Because your employer can still deduct these costs, consider asking them to help towards these expenses.
Tax preparation fees
Like job expenses, the costs you’ve paid to your tax preparer, when combined with other miscellaneous deductions were deductible to the extent the total exceeded two percent of your AGI. This deduction is no longer allowed.
Other miscellaneous deductions
The list of other deductions – which includes investment advisory fees, investment related fees, credit card convenience fees, IRA account fees, etc. – all which were subject to the two percent AGI limit, are no longer allowed.

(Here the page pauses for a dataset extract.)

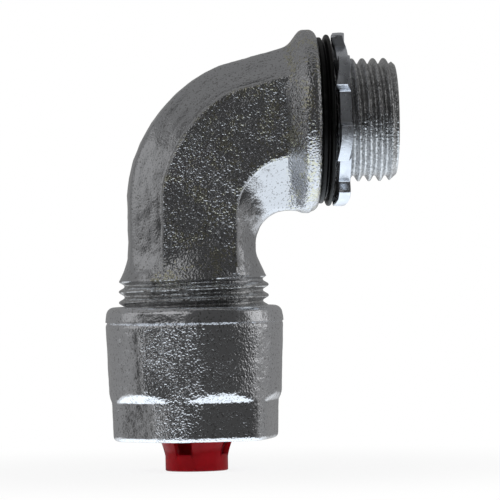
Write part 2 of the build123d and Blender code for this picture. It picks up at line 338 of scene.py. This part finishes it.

Parking and transit reimbursements
Last year, workers could receive up to $255 per month from their employer towards parking and transit costs, and employers could deduct these reimbursements, which were also tax-free to the employee. Now employers can no deduct these reimbursements, so more employers are looking to eliminate these reimbursements to their employees.
Casualty and theft losses
It used to be that if you incurred uninsured losses of property due to fires, flood, earthquake or other disasters that were greater than ten percent of your AGI, the loss could be claimed as a deduction after subtracting $100 for each casualty loss of personal property. Under the new law, this deduction is only allowed for property damaged in areas which are under a presidential declaration as a disaster area.
Donations to colleges to receive tickets to athletic events
If you donated to a college and received tickets to an athletic event, you are now required to reduce the amount of your charitable donation deduction by the value of any tickets you receive to attend an athletic event. Surprisingly, this reduction for the value of tickets wasn’t required in prior years.